ABSTRACT

At the age of 55 the American novelist Henry James, who had lived a somewhat peripatetic life from childhood, settled down in Lamb House at Rye in England. ‘He had found his home, he who had wandered so uneasily, and he longed for its engulfing presence, its familiarity, its containing beauty’, as Colm Toibin puts it in The Master, his biographical novel about James (Toibin p. 132). One of James’s own characters, Strether in The Ambassadors, has a different and opposite experience at the same age. This American, when offered a beautiful home by the woman who loves him, Maria Gostrey, rejects it, even though ‘it built him softly round, it roofed him warmly over’ (James p. 374).
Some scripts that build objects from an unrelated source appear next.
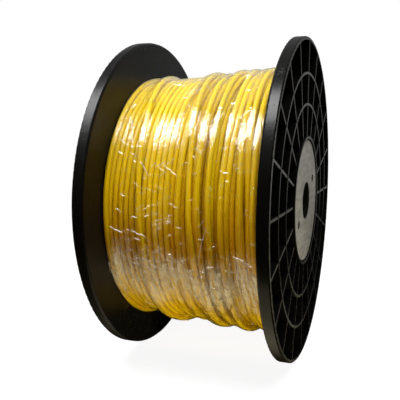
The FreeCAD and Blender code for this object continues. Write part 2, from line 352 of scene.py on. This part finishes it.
def film_height(base, across, angle, y):
    """The skin's radius at any angle and y, both arrays of one shape."""
    place = ((SEAM - angle) / STEP) % SAMPLES
    i = np.floor(place).astype(int)
    f = place - i
    pitch = across[1] - across[0]
    col = np.clip((y - across[0]) / pitch, 0, len(across) - 1.001)
    j = np.floor(col).astype(int)
    g = col - j
    a = base[i % SAMPLES, j] * (1 - g) + base[i % SAMPLES, j + 1] * g
    b = base[(i + 1) % SAMPLES, j] * (1 - g) + base[(i + 1) % SAMPLES, j + 1] * g
    return a * (1 - f) + b * f


def skin_radius(base, across, angle, y, s):
    """The film's radius; s runs from 0 where the film starts to 1 where it ends, on top of
    its own start."""
    lap = ease((s - LAP_FROM) / LAP_OVER)
    r = film_height(base, across, angle, y) + FILM_CLEAR + FILM_LAP * lap
    turn = angle / (2 * math.pi)
    r = r + RIPPLE * field(turn * 40 + y / 9, y / 2.3, 51) * ease((s - 0.02) / 0.03)
    loose = np.exp(-(((np.degrees(angle) % 360) - LOOSE_AT) / LOOSE_SPREAD) ** 2)
    folds = field(turn * 34 + y / 7, y / 4.5 + turn * 60, 52)
    r = r + loose * LOOSE * np.abs(folds)
    end_folds = field(turn * 60 + y / 4, y / 3.0 - turn * 30, 53)
    return r + LAP_FOLDS * lap * np.abs(end_folds) ** 1.5


def make_film(base, across):
    """The film as one sheet, from its start, round the winding, to its torn end."""
    s = np.linspace(0, 1, FILM_ALONG)[:, None]
    y = np.linspace(-FILM_HALF, FILM_HALF, FILM_ACROSS)[None]
    torn = np.radians(sum(size * field(y / apart, at, seed) for size, apart, at, seed in TEARS))
    further = np.radians(FAR_END) * ease((-y - FAR_END_AT) / FAR_END_OVER)
    sweep = FILM_SWEEP + (torn + further) * ease((s - TEAR_FROM) / TEAR_OVER)
    angle = FILM_START + s * sweep
    y = np.broadcast_to(y, angle.shape)
    r = skin_radius(base, across, angle, y, s)
    points = np.stack([r * np.cos(angle), y, r * np.sin(angle)], -1).reshape(-1, 3) * MM
    i = np.arange(FILM_ALONG - 1)[:, None] * FILM_ACROSS
    j = np.arange(FILM_ACROSS - 1)[None]
    quads = np.stack([i + j, i + j + 1, i + j + 1 + FILM_ACROSS, i + j + FILM_ACROSS], -1)
    faces = [tuple(q) for q in quads.reshape(-1, 4).tolist()]
    return mesh_piece("film_wrap_skin", points, faces)


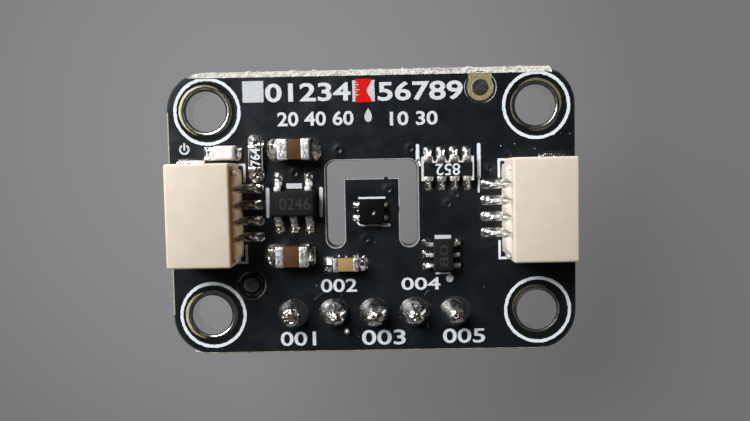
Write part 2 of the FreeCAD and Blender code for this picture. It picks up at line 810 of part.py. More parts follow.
def make_header():
    """Five square pins in a plastic strip, soldered from the component side."""
    pins = []
    joints = []
    for x, y in header_places():
        length = f"{PIN_BELOW} + strip_height + board_thickness + pin_above - 2*pin_taper"
        start = f"-({PIN_BELOW} + strip_height)"
        square = ("pin_width", "pin_width")
        point = ("pin_width/2", "pin_width/2")
        shaft = block("pin_shaft", BOARD, "pin_width", "pin_width", length, x, y,
                      f"{start} + pin_taper")
        lower = frustum("pin_lower_tip", BOARD, point, square, "pin_taper", x, y, start)
        upper = frustum("pin_upper_tip", BOARD, square, point, "pin_taper", x, y,
                        f"{TOP_OF_BOARD} + pin_above - pin_taper")
        pins.append(fuse("header_pin", [shaft, lower, upper]))
        fill = disc("joint_fill", BOARD, "header_bore", "board_thickness", x, y)
        skirt = cone("joint_skirt", BOARD, "header_land", "joint_shoulder_width", "joint_shoulder",
                     x, y, TOP_OF_BOARD)
        crown = cone("joint_crown", BOARD, "joint_shoulder_width", "joint_top_width",
                     "joint_height - joint_shoulder", x, y, f"{TOP_OF_BOARD} + joint_shoulder")
        joints.append(subtract("header_joint", fuse("joint_metal", [fill, skirt, crown]), pins[-1]))
    pin_set = keep("header_pins", group("header_pins", pins))
    keep("header_solder", group("header_solder", joints))
    body = start_body("strip_blank")
    plan = sketch_on(body, "strip_plan", "XY_Plane")
    half = "header_pitch/2"
    front = []
    rear = []
    for x, y in header_places():
        for edge_x, edge_y in ((f"{x} - {half}", "strip_width/2 - strip_chamfer"),
                               (f"{x} - {half} + strip_chamfer", "strip_width/2"),
                               (f"{x} + {half} - strip_chamfer", "strip_width/2")):
            front.append((edge_x, f"{HEADER_Y} - ({edge_y})"))
            rear.append((edge_x, f"{HEADER_Y} + ({edge_y})"))
    last_x = f"{header_places()[-1][0]} + {half}"
    front.append((last_x, f"{HEADER_Y} - (strip_width/2 - strip_chamfer)"))
    rear.append((last_x, f"{HEADER_Y} + (strip_width/2 - strip_chamfer)"))
    draw_outline(plan, front + rear[::-1])
    pad(body, "strip_block", plan, "strip_height")
    bind(body, Placement__Base__z="-strip_height")
    keep("header_strip", subtract("header_strip", body, pin_set))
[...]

As he explains, “I’m not … in real harmony with what surrounds me. You are’ (James p. 371). Henry James, we may say, feels at home in Lamb House, Strether does not feel at home at Maria Gostrey’s. Having a home, rather than being homeless, is in all sorts of ways contributory to one’s well-being, but feeling at home also seems an important ingredient. What, though, does it consist in and why does it conduce to well-being? An obvious answer is that feeling at home is an agreeable feeling and that well-being consists in a preponderance of agreeable feelings over disagreeable ones. My aim in exploring homely feelings is to show how such a hedonist account is over simple and throws further light upon well-being.